If You Have Depression, Keep Fighting, You Are Strong
While we all feel sad, moody or low from time to time, some people experience these feelings intensely, for long periods of time (weeks, months or even years) and sometimes without any apparent reason.
What if your feelings of sadness linger, are excessive, or interfere with your work, sleep, or recreation? What if you’re feeling fatigue or worthlessness, or experiencing weight changes along with your sadness? You may be experiencing major depression.
Depression is more than just a low mood – it’s a serious condition that affects your physical and mental health. Depression affects how you feel about yourself and makes life more difficult to manage from day to day.
Also, depression can steal your physical, emotional and mental energy. But to those who have not experienced depression, the question of “how depression makes your body feel” might be a strange one. What does a mental illness have to do with your body, anyway?
You need to know that depression can hurt. Furthermore, depression as an illness frequently shows up with aches and pains. It can feel like someone is constantly pushing your head down and your body towards the ground. Holding your head up and smiling can feel impossible. Sometimes, it feels like gravity is just working twice as hard on you.
People with depression cannot simply “pull themselves together” and get better.
Treatment with counseling, medication, or both is key to recovery.
Here are some signs of depression, read carefully. If you have five or more of these symptoms for most of the day, nearly every day, for at least two weeks, and the symptoms are severe enough to interfere with your daily activities, you may have major depression. Your primary care doctor is a good place to start.

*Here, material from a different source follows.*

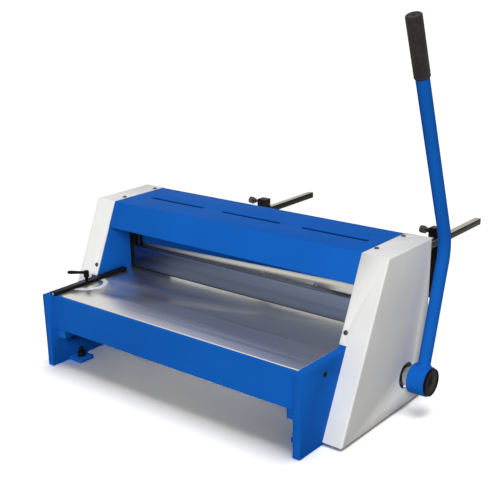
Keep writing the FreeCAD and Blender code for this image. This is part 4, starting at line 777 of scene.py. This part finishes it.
class SHEAR_OT_gauge(Operator):
    """Finish the back gauge: bars, clamps, star knobs, arms and the stop"""
    bl_idname = "shear.gauge"
    bl_label = "Back gauge"

    def execute(self, context):
        sizes = context.scene.shear_sizes
        for node in ("gauge_bar_left", "gauge_bar_right"):
            bar = merged(node)
            # The upward faces take the paler finish, a painted sheen for the light that the tops catch; the
            # sides stay black oxide.
            for face in bar.faces:
                face.material_index = int(face.normal.z > BAR_TOP)
            made = piece(node + "_made", bar, node, sizes.bar_round)
            made.data.materials.append(finish("bar_top_rubbed_bright"))
        for node in ("gauge_clamp_left", "gauge_clamp_right", "gauge_arm_left", "gauge_arm_right",
                     "back_stop"):
            dressed(node, sizes.machined_round * GAUGE_ROUND)
        for side in ("left", "right"):
            node = "clamp_knob_" + side
            low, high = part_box(node)
            middle, foot = centre(low, high), low.x + KNOB_TALL * MM
            knob = loft([(radius * MM, height * MM, {"count": 72, "lobes": sizes.knob_lobes, "depth": depth})
                         for radius, height, depth in KNOB_RINGS])
            bolt = loft([(KNOB_BOLT * MM, foot - high.x, {"count": 24}), (KNOB_BOLT * MM, 0, {"count": 24})])
            knob = placed(gathered([knob, bolt]), (foot, middle.y, middle.z), -X_AXIS)
            piece(node + "_moulded", knob, node, use="polished_black_knob")
        return {"FINISHED"}


# The scale's lines: their number, and in millimetres their lengths by turns, width, rise and outer radius
TICKS, TICK_LENGTHS = 72, (7, 4)
TICK_WIDTH, TICK_RISE, TICK_REACH = 0.5, 0.06, 46
# Rings of the clamping lever's hub and of its arm, by radius and height in millimetres
CLAMP_HUB = ((3.8, 0), (3.8, 6.2), (4.6, 7.2), (5.6, 7.5), (6.2, 8.3), (6.2, 20.6), (5.8, 21.8), (4.9, 22.5),
             (3.3, 22.5), (3.1, 21.9), (2.0, 21.9))
CLAMP_ARM = ((3.8, 4), (3.5, 8), (3.4, 14), (3.7, 22), (4.1, 30), (4.2, 35), (4.0, 39), (3.2, 41.8),
             (1.8, 43))
# The arm's height over the hub's foot in millimetres, and its turn from the lever side in degrees
CLAMP_ARM_HEIGHT, CLAMP_ARM_TURN = 18.2, 215


class SHEAR_OT_side_stop(Operator):
    """Finish the side stop with its angle scale and clamping lever"""
    bl_idname = "shear.side_stop"
    bl_label = "Side stop"

    def graduations(self, bm, middle, top):
        """Stand the scale's fine lines on its band: a long one each ten degrees, a short one between."""
        whole = set(bm.faces)
        for tick in range(TICKS):
            long, turn = TICK_LENGTHS[tick % 2] * MM, Matrix.Rotation(2 * math.pi * tick / TICKS, 4, "Z")
            reach = Matrix.Translation((TICK_REACH * MM - long / 2, 0, 0))
            bar = Matrix.Diagonal((long, TICK_WIDTH * MM, TICK_RISE * MM, 1))
            bmesh.ops.create_cube(bm, size=1, matrix=Matrix.Translation((*middle, top)) @ turn @ reach @ bar)
        for face in set(bm.faces) - whole:
            face.material_index = 1

    def execute(self, context):
        dressed("side_stop", context.scene.shear_sizes.machined_round)
        coated("stop_stud")
        low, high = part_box("angle_scale")
        scale = merged("angle_scale")
        self.graduations(scale, centre(low, high).xy, high.z)
        made = piece("angle_scale_graduated", scale, "angle_scale")
        made.data.materials.append(finish("moulded_black_nylon"))

        middle = centre(*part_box("stop_stud"))
        middle.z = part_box("clamp_lever")[0].z
        angle = math.radians(CLAMP_ARM_TURN)
        along = Vector((math.cos(angle), math.sin(angle), 0))
        hub = placed(turned(CLAMP_HUB, count=40), middle)
        arm = placed(turned(CLAMP_ARM, count=24), middle + Z_AXIS * CLAMP_ARM_HEIGHT * MM, along)
        piece("clamp_lever_cast", gathered([hub, arm]), "clamp_lever")
        return {"FINISHED"}


# Level of the sky for the light that falls on things; the camera and gloss see it white.
SKY = 0.09
# How much paler than its own colour the camera sees the floor, so that it ends in white beside the shadow.
FLOOR_LIFT = 3.85
# The floor's radius in metres, the width of its cloudy tone in millimetres, and its roughness
FLOOR_RADIUS, FLOOR_TONE, FLOOR_ROUGH = 30, 500, (0.85, 0.95)
# Each light: its level on a surface that faces it, its turn from the front to the lever side and its height
# above the bench in degrees, how soft it is in degrees, and whether it falls on the floor.
LIGHTS = {
    "ceiling_light": {"level": 0.32, "turn": 180, "height": 80, "soft": 46, "on_floor": True},
    "front_light": {"level": 0.80, "turn": 30, "height": 32, "soft": 24, "on_floor": False},
}
# The camera: its lens in millimetres, its place in metres and its turn in degrees
CAMERA_LENS = {"sensor_width": 36, "lens": 66.656, "shift_x": 0.0340, "shift_y": 0.0995, "clip_end": 100}
CAMERA_PLACE = (1.19394, -1.49523, 0.85871)
CAMERA_TURN = (69.7542, 1.1187, 39.5696)


def seen(tree, extra, base=0.0):
    """A strength that is base for the light on things, and base + extra for the camera, gloss and glass."""
    path = add(tree, "ShaderNodeLightPath").outputs
    first = sums(tree, "MAXIMUM", path["Is Camera Ray"], path["Is Glossy Ray"])
    both = sums(tree, "MAXIMUM", first, path["Is Transmission Ray"])
    return sums(tree, "MULTIPLY_ADD", both, extra, base)


class SHEAR_OT_stage(Operator):
    """Lay the floor, set the soft daylight and stand the camera"""
    bl_idname = "shear.stage"
    bl_label = "Floor, light and camera"

    def execute(self, context):
        scene = context.scene
        floor = self.floor(scene)
        self.sky(scene)
        self.lights(scene, floor)
        self.camera(scene)
        scene.view_settings.view_transform = "Standard"
        return {"FINISHED"}

    def floor(self, scene):
        """Pale paper that ends in white where no shadow falls."""
        made, tree, place = new_tree("pale_floor")
        tone = noise(tree, place, 2.0, cells(FLOOR_TONE))
        tint = add(tree, "ShaderNodeVectorMath",
                   {0: scene.shear_colours.floor, "Scale": seen(tree, FLOOR_LIFT - 1, 1)}, operation="SCALE")
        paper = add(tree, "ShaderNodeBsdfDiffuse", {"Color": tint.outputs["Vector"],
                                                    "Roughness": ranged(tree, tone, *FLOOR_ROUGH)})
        add(tree, "ShaderNodeOutputMaterial", {"Surface": paper.outputs["BSDF"]})
        shape = bmesh.new()
        bmesh.ops.create_circle(shape, cap_ends=True, radius=FLOOR_RADIUS, segments=64)
        mesh = bpy.data.meshes.new("floor")
        shape.to_mesh(mesh)
        shape.free()
        mesh.materials.append(made)
        floor = bpy.data.objects.new("floor", mesh)
        scene.collection.objects.link(floor)
        return floor

    def sky(self, scene):
        """A dim white sky that looks fully white."""
        world = scene.world or bpy.data.worlds.new("daylight")
        scene.world = world
        world.use_nodes = True
        tree = world.node_tree
        tree.nodes.clear()
        sky = add(tree, "ShaderNodeBackground", {"Color": (1, 1, 1, 1), "Strength": seen(tree, 1 - SKY, SKY)})
        add(tree, "ShaderNodeOutputWorld", {"Surface": sky.outputs["Background"]})

    def lights(self, scene, floor):
        """Two soft lights, of which the front one is flagged off the floor."""
        flagged = bpy.data.collections.new("flagged_off_the_floor")
        flagged.objects.link(floor)
        flagged.collection_objects[0].light_linking.link_state = "EXCLUDE"
        for name, light in LIGHTS.items():
            lamp = bpy.data.lights.new(name, "SUN")
            lamp.energy, lamp.angle = light["level"] * math.pi, math.radians(light["soft"])
            held = bpy.data.objects.new(name, lamp)
            held.rotation_euler = (math.radians(90 - light["height"]), 0, math.radians(light["turn"]))
            scene.collection.objects.link(held)
            if not light["on_floor"]:
                held.light_linking.receiver_collection = flagged

    def camera(self, scene):
        """Stand the camera in front, towards the lever side and higher than the table."""
        lens = bpy.data.cameras.new("camera")
        for name, setting in CAMERA_LENS.items():
            setattr(lens, name, setting)
        eye = bpy.data.objects.new("camera", lens)
        eye.location = CAMERA_PLACE
        eye.rotation_euler = [math.radians(turn) for turn in CAMERA_TURN]
        scene.collection.objects.link(eye)
        scene.camera = eye


class SHEAR_PT_panel(Panel):
    """List the machine's pieces with their sizes and colours"""
    bl_label = "Plate Shear"
    bl_idname = "SHEAR_PT_panel"
    bl_space_type = "VIEW_3D"
    bl_region_type = "UI"
    bl_category = "Plate Shear"

    def draw(self, context):
        for group in (context.scene.shear_sizes, context.scene.shear_colours):
            for name in group.__annotations__:
                self.layout.prop(group, name)
        for step in STEPS:
            self.layout.operator(step.bl_idname)


STEPS = (SHEAR_OT_plates, SHEAR_OT_sheet_metal, SHEAR_OT_table, SHEAR_OT_side_stop, SHEAR_OT_blades,
         SHEAR_OT_drive, SHEAR_OT_springs, SHEAR_OT_lever, SHEAR_OT_gauge, SHEAR_OT_screws, SHEAR_OT_feet,
         SHEAR_OT_stage)
CLASSES = (ShearSizes, ShearColours, *STEPS, SHEAR_PT_panel)


def register():
    for made in CLASSES:
        bpy.utils.register_class(made)
    bpy.types.Scene.shear_sizes = PointerProperty(type=ShearSizes)
    bpy.types.Scene.shear_colours = PointerProperty(type=ShearColours)


def unregister():
    del bpy.types.Scene.shear_colours
    del bpy.types.Scene.shear_sizes
    for made in reversed(CLASSES):
        bpy.utils.unregister_class(made)


def main():
    register()
    for step in STEPS:
        group, name = step.bl_idname.split(".")
        getattr(getattr(bpy.ops, group), name)()


if __name__ == "__main__":
    main()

- Depressed mood, sadness, or an “empty” feeling, or appearing sad or tearful to others
- Loss of interest or pleasure in activities you once enjoyed
- Significant weight loss when not dieting, or significant weight gain
- Inability to sleep or excessive sleeping
- Restlessness or irritation, or feelings of “dragging”
- Fatigue or loss of energy
- Feelings of worthlessness, or excessive or inappropriate guilt
- Difficulty thinking or concentrating, or indecisiveness
- Recurrent thoughts of death or suicide without a specific plan, or a suicide attempt or specific plan for committing suicide
You need to know when someone confides that they have depression, they are not revealing a weakness. Rather, they are demonstrating their strength despite a difficult, often chronic illness.
And if you have depression, keep fighting. You are strong. You will succeed, you will win.